The fish thali (in Goa called fish curry rice, as in: fish, curry (prawn coconut) and rice, and about three other vegetable dishes and clams) was everything I'd been dreaming of, and Kid A had a plate of golden fried calamari all to himself. (A splurge, at $3.)

Busy market before Diwali.

Then we went to Mapusa to buy flowers for the devotion circle and drink a coconut because we were so thirsty from all that driving in the sun. Mapusa was crazy because it was just before Diwali and everyone was out preparing by buying tinselly things.

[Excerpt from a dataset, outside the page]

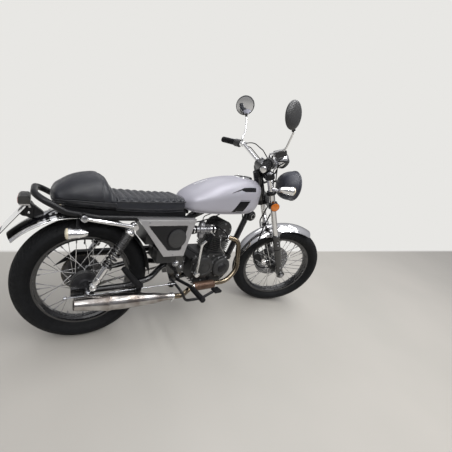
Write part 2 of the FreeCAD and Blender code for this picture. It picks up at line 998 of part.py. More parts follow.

I may have to start a photo series called "Kid A drinking things." His face is so awesome.

The drinking face.

Mine is rather splotchy with my lovely pregnancy mask. Lately I get hyper pigmentation in pregnancy, which I wouldn't mind if it was only evenly distributed, and not concentrated on my forehead and upper lip. But ahhh, who can complain, with all these excellent sons and years ahead of James Bondish riding on scooters, buying books, and drinking sweet lassis? Not me, that's for sure.

(This answers Leaf's question in the comments on the last post. To answer Eleanor's? Wellllll... we've been to the little banyan tree in the coconut grove beside our house, but we haven't been to the big banyan tree that we show in all our pictures. Not yet, anyways.)